start PROVIDED ENTRIES
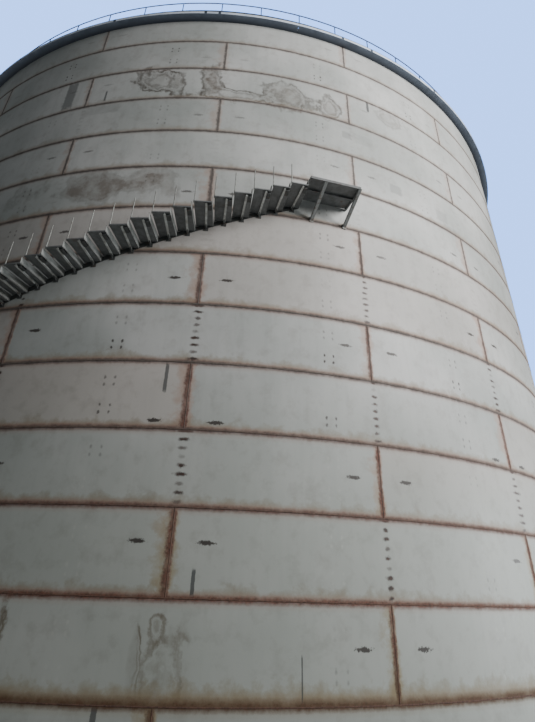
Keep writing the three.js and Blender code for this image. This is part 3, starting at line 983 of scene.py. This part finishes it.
# Risers. An upright plate welded along the back edge of every pan, with its top edge folded over.
# They are in a paler grey primer than the pans.
riser_height = 0.15
riser_fold = 0.014

# A matt primer, paler than the pans, so that each riser shows as a light band over a dark pan.
riser_paint = begin_material("pale_grey_primer_on_folded_plate")
smudge, _, riser_colour = patchy(5, 6, 0.65, 0.4, 0.7, "#9c9e9c", "#777a77")
finish(riser_colour, 0.6, smudge, 0.25, 0.004)

riser_sides = (half_depth - plate_gauge, half_depth)
riser_heights = (-tread_thickness - 0.002, riser_height)
riser = add_block("riser", riser_sides, (-weld_in, stair_width), riser_heights)
pick_all()
bpy.ops.mesh.bisect(plane_co=(0, 0, riser_height - plate_gauge), plane_no=(0, 0, 1))
pick("FACE", lambda middle, face: face.normal.x < -0.9 and middle.z > riser_height - plate_gauge)
extrude_by(-riser_fold, 0, 0)
repeat_up_stair(riser, "stair_risers", riser_paint)

# Tread brackets. Under each pan a tee stands out from the shell, set a little askew, and carries
# the pan. The tees are galvanised, and their broad undersides catch the light.
bracket_drop = 0.070
bracket_offset = 0.036
bracket_skew = 3.0
bracket_reach = 1.02
web_thickness = 0.010
flange_width = 0.056
flange_thickness = 0.008

# Zinc that has gone dull: light grey with a soft sheen, smeared with dirt. The sheen changes from
# one spangle to the next. Real spangles of 5 mm are too fine to show, and are drawn 17 mm wide.
dull_zinc = begin_material("dull_galvanised_tee")
smear, _, zinc_colour = patchy(5, 6, 0.65, 0.4, 0.7, "#d6dad8", "#9a9893")
spangle_grey = node("RGBToBW", node("TexVoronoi", place, 60, output="Color"))
spangle_sheen = node("MapRange", spangle_grey, 0, 1, 0.42, 0.62)
finish(zinc_colour, spangle_sheen, smear, 0.2, 0.003, metallic=0.1)

half_web = web_thickness / 2
web_drop = -bracket_drop + flange_thickness
tee = add_block("tee", (-half_web, half_web), (-weld_in, bracket_reach), (web_drop, -plate_gauge))
pick_facing(0, 0, -1)
extrude_by(0, 0, 0)
bpy.ops.transform.resize(value=(flange_width / web_thickness, 1, 1), center_override=(0, 0, 0))
extrude_by(0, 0, -flange_thickness)


def set_askew(piece, middle, skew):
    """Shift a piece along the shell and turn it about its foot there."""
    only(piece)
    piece.matrix_world = (
        Matrix.Translation((middle, -shell_radius, 0))
        @ Matrix.Rotation(math.radians(skew), 4, "Z")
        @ Matrix.Translation((0, shell_radius, 0))
    )
    settle()


set_askew(tee, bracket_offset, bracket_skew)
repeat_up_stair(tee, "stair_brackets", dull_zinc)

# Stringer and cleats. A flat bar climbs the shell under the treads. At each tread a pad and a
# gusset hold the bracket's foot, and a short channel waits for the outer string. Near-black primer.
foot_drop = 0.150
foot_half_width = 0.07
foot_thickness = 0.012
foot_below = 0.03
gusset_reach = 0.16
gusset_half_thickness = 0.012
end_channel_sides = (0.118, 0.212)
end_channel_reach = (0.76, 0.97)
end_channel_drop = 0.082
end_channel_hollow = 0.08
stringer_gap = 0.001
stringer_thickness = 0.012
stringer_above = 0.020
stringer_below = 0.120
stringer_steps = 16
clear_of_bottom = bottom_thickness + 0.0005

# A dark, matt primer, chipped to brown steel in flecks of about 100 mm.
black_primer = begin_material("near_black_primer_on_cut_plate")
chips, _, black_colour = patchy(10, 6, 0.7, 0.55, 0.68, "#4c4f4f", "#5f4c40")
finish(black_colour, 0.6, chips, 0.3, 0.003)

foot_sides = (-foot_half_width, foot_half_width)
foot_heights = (-foot_drop - foot_below, -tread_thickness)
foot_pad = add_block("foot_pad", foot_sides, (-weld_in, foot_thickness), foot_heights)
bevel_all(0.003)
gusset_sides = (-gusset_half_thickness, gusset_half_thickness)
gusset = add_block("gusset", gusset_sides, (-weld_in, gusset_reach), (-foot_drop, -bracket_drop))
pick("VERT", lambda middle, vertex: middle.z < -0.1 and middle.y < -shell_radius - 0.1)
bpy.ops.transform.translate(value=(0, 0, foot_drop - bracket_drop - 0.002))
foot = join([foot_pad, gusset], "foot")
set_askew(foot, bracket_offset, bracket_skew)
channel_heights = (-end_channel_drop, -tread_thickness + lip_depth)
end_channel = add_block("end_channel", end_channel_sides, end_channel_reach, channel_heights)
pick_facing(1, 0, 0)
bpy.ops.mesh.inset(thickness=plate_gauge)
extrude_by(-end_channel_hollow, 0, 0)
cleat = join([foot, end_channel], "cleat")


def cut_off(cut_place, cut_way):
    """In edit mode, cut off what lies beyond a plane, and close the cut."""
    pick_all()
    bpy.ops.mesh.bisect(plane_co=cut_place, plane_no=cut_way, clear_outer=True, use_fill=True)


flight_arc = treads_per_flight * tread_step
for flight in range(1, flight_count + 1):
    cleats = place_on_stair(cleat, "cleats", flight)
    start_turn = stair_end_turn - (flight_count - flight + 1) * flight_arc
    start_height = ((flight - 1) * treads_per_flight + 0.5) * stair_rise
    reach_span = (stringer_gap, stringer_gap + stringer_thickness)
    stringer = add_block("stringer", (-0.001, 0.001), reach_span, (-stringer_below, stringer_above))
    pick("FACE", lambda middle, face: face.normal.x > -0.9)
    bpy.ops.mesh.delete(type="FACE")
    pick_all()
    bpy.ops.mesh.delete(type="ONLY_FACE")
    only(stringer)
    stringer.rotation_euler.z = math.radians(start_turn)
    stringer.location.z = start_height
    settle()
    modify(
        stringer, "SCREW", angle=math.radians(flight_arc), steps=stringer_steps,
        render_steps=stringer_steps, screw_offset=treads_per_flight * stair_rise,
        use_smooth_shade=False,
    )
    bpy.ops.object.mode_set(mode="EDIT")
    pick_all()
    bpy.ops.mesh.remove_doubles(threshold=0.0001)
    pick("EDGE", lambda middle, edge: len(edge.link_faces) < 2)
    bpy.ops.mesh.edge_face_add()
    if flight == 1:
        cut_off((0, 0, clear_of_bottom), (0, 0, -1))
    face_outwards()
    dress(join([cleats, stringer], f"stair_stringer_{flight}"), black_primer, "stair_steel")
drop(cleat)

# Stanchions. One upright of thin pipe at each tread's lower outer corner, in a welded socket and
# left without a rail. The pipe is bare and greyed.
stanchion_height = 0.68
stanchion_radius = 0.013
socket_radius = 0.020
stanchion_reach = 1.007
stanchion_foot = -0.015
socket_heights = (-0.034, 0.045)

# Bare pipe gone grey: some metal still shows, so it catches more light than the primed plate does.
bare_pipe = begin_material("greyed_bare_pipe")
tarnish, _, pipe_colour = patchy(9, 5, 0.65, 0.42, 0.68, "#9da19e", "#6a6660")
finish(pipe_colour, 0.5, tarnish, 0.25, 0.002, metallic=0.3)


def add_pipe(name, radius, bottom, top):
    """Add an upright pipe at the lower outer corner of a tread, its top edge rounded."""
    reach = shell_radius + stanchion_reach
    made = add_round(name, pipe_sides, radius, bottom, top, reach, -half_depth)
    pick("EDGE", lambda middle, edge: middle.z > top - 0.0001)
    bpy.ops.mesh.bevel(offset=0.004, segments=1)
    return made


upright = add_pipe("upright", stanchion_radius, stanchion_foot, stanchion_height)
socket = add_pipe("socket", socket_radius, *socket_heights)
stanchion = join([upright, socket], "stanchion")
repeat_up_stair(stanchion, "stair_stanchions", bare_pipe)

# Landing. A deck plate on a welded frame of channels with one joist along its middle. It has the
# stair's dark primer.
landing_length = 1.49
landing_width = 1.03
landing_top = 12.70
landing_plate = 0.008
deck_margin = 0.05
deck_raise = 0.002
frame_inset = 0.002
channel_drop = 0.080
channel_web = 0.008
channel_flange = 0.040
joist_reach = (0.495, 0.535)
landing_turn = stair_end_turn + math.degrees(landing_length / shell_radius) / 2

half_length = landing_length / 2
deck_sides = (-half_length, half_length)
deck = add_block("deck", deck_sides, (-weld_in, landing_width), (-landing_plate, 0))
pick_facing(0, 0, 1)
bpy.ops.mesh.inset(thickness=deck_margin)
bpy.ops.mesh.inset(thickness=2 * deck_raise)
bpy.ops.transform.translate(value=(0, 0, deck_raise))


def add_channel(name, x_span, reach_span, z_span, open_side):
    """Add a bar and hollow one of its long sides out, so that it becomes a channel."""
    made = add_block(name, x_span, reach_span, z_span)
    pick_facing(*open_side)
    bpy.ops.mesh.inset(thickness=channel_web)
    depth = channel_flange - channel_web
    extrude_by(*(open_side * -depth))
    return made


right, outward = Vector((1, 0, 0)), Vector((0, -1, 0))
under_deck = (-channel_drop, -landing_plate + 0.0005)
whole_width = (-weld_in, landing_width - frame_inset)
whole_length = (-half_length + frame_inset, half_length - frame_inset)
left_sides = (-half_length, -half_length + channel_flange)
right_sides = (half_length - channel_flange, half_length)
outer_reach = (landing_width - channel_flange, landing_width)
landing_parts = [
    deck,
    add_channel("channel", left_sides, whole_width, under_deck, right),
    add_channel("channel", right_sides, whole_width, under_deck, -right),
    add_channel("channel", whole_length, outer_reach, under_deck, -outward),
    add_channel("channel", whole_length, joist_reach, under_deck, outward),
]
landing = join(landing_parts, "landing_deck_and_frame")
landing.rotation_euler.z = math.radians(landing_turn)
landing.location.z = landing_top
settle()
dress(landing, tread_paint, "stair_steel", "landing_deck")

# Knee braces. Two channels that run from cleats on the shell, down at a level seam, up to the
# landing's outer edge. The primer is thin and rust shows through near the feet.
brace_width = 0.090
brace_depth = 0.070
brace_foot_height = 12.03
brace_reach = 0.975
brace_skew = 4.0
brace_hollow = 0.055
brace_spare = 0.3
brace_pad_half = (0.06, 0.085)
brace_pad_thickness = 0.010
brace_middles = {"left": -0.36, "right": 0.65}

# Thin primer on rolled steel: matt mid grey, with brown flakes of about 120 mm where it has worn
# through, a little more of them low down.
brace_primer = begin_material("thin_grey_primer_on_rolled_channel")
flake = node("TexNoise", place, 8, 6, 0.7)
low_share = node("MapRange", node("SeparateXYZ", place, output="Z"), 12.6, 12, 0, 0.05)
flake_mask = node("MapRange", node("ADD", flake, low_share), 0.52, 0.70)
finish(node("Mix RGBA", flake_mask, "#8f9393", "#6b5f55"), 0.65, flake, 0.3, 0.003)

brace_top = landing_top - channel_drop - 0.001
rise_of_brace = brace_top - brace_foot_height
brace_length = math.hypot(brace_reach, rise_of_brace) + brace_spare
brace_slope = math.atan2(rise_of_brace, brace_reach)
for side, brace_middle in brace_middles.items():
    only()
    bpy.ops.mesh.primitive_cube_add(
        size=1, scale=(brace_width, brace_length, brace_depth), rotation=(-brace_slope, 0, 0),
        location=(0, -shell_radius - brace_reach / 2, (brace_foot_height + brace_top) / 2),
    )
    channel = begin("channel")
    pick("FACE", lambda middle, face: face.normal.z > 0.3 and face.normal.y > 0.1)
    bpy.ops.mesh.inset(thickness=channel_web)
    hollow_way = Vector((0, -math.sin(brace_slope), -math.cos(brace_slope)))
    bpy.ops.transform.translate(value=hollow_way * brace_hollow)
    cut_off((0, 0, brace_top), (0, 0, 1))
    cut_off((0, -shell_radius + weld_in, 0), (0, 1, 0))
    pad_sides = (-brace_pad_half[0], brace_pad_half[0])
    pad_heights = (brace_foot_height - brace_pad_half[1], brace_foot_height + brace_pad_half[1])
    pad = add_block("pad", pad_sides, (-weld_in, brace_pad_thickness), pad_heights)
    bevel_all(0.004)
    brace = join([channel, pad], f"landing_knee_brace_{side}")
    set_askew(brace, brace_middle, brace_skew)
    brace.rotation_euler.z = math.radians(landing_turn)
    settle()
    dress(brace, brace_primer, "brace_steel", f"landing_brace_{side}")

only()
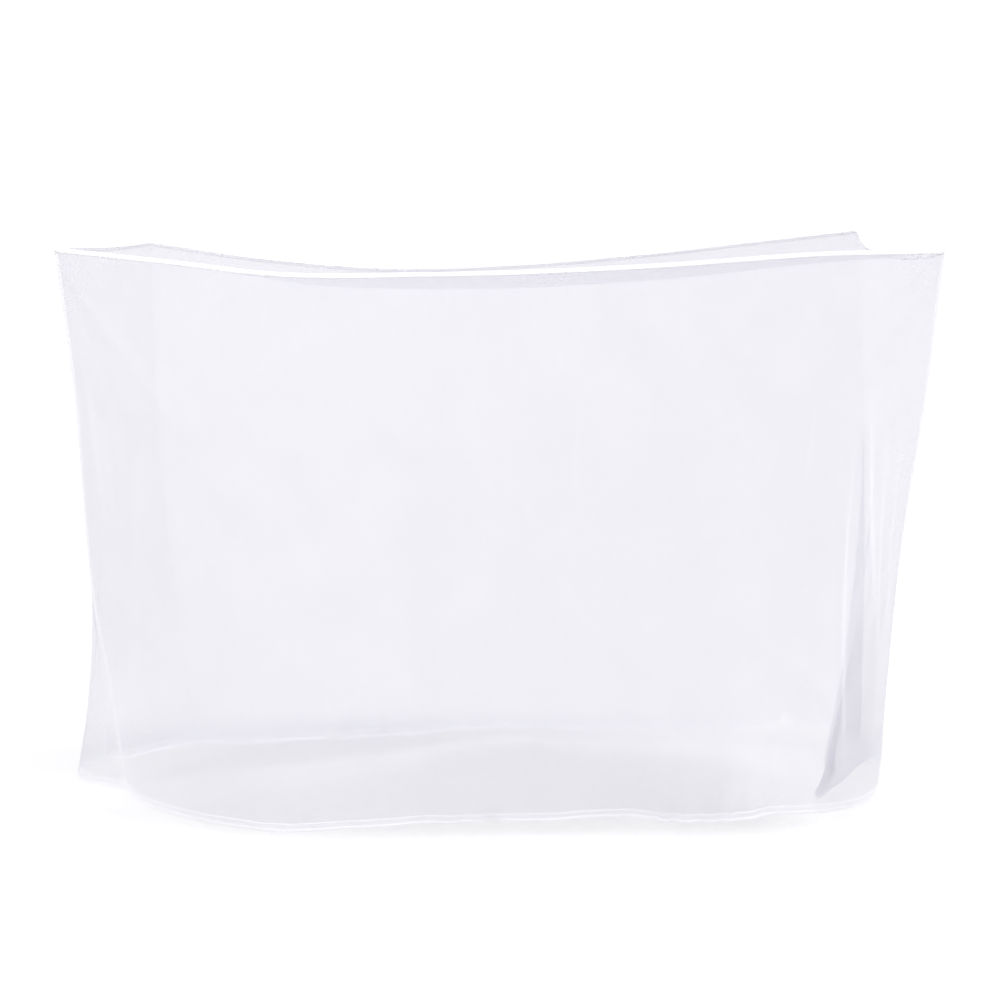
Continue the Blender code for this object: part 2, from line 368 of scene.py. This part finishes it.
end PROVIDED ENTRIES
### WORK TO DO
Collect, from the material above, every line containing the word "code".

### FINAL RESULT
Keep writing the three.js and Blender code for this image. This is part 3, starting at line 983 of scene.py. This part finishes it.
Continue the Blender code for this object: part 2, from line 368 of scene.py. This part finishes it.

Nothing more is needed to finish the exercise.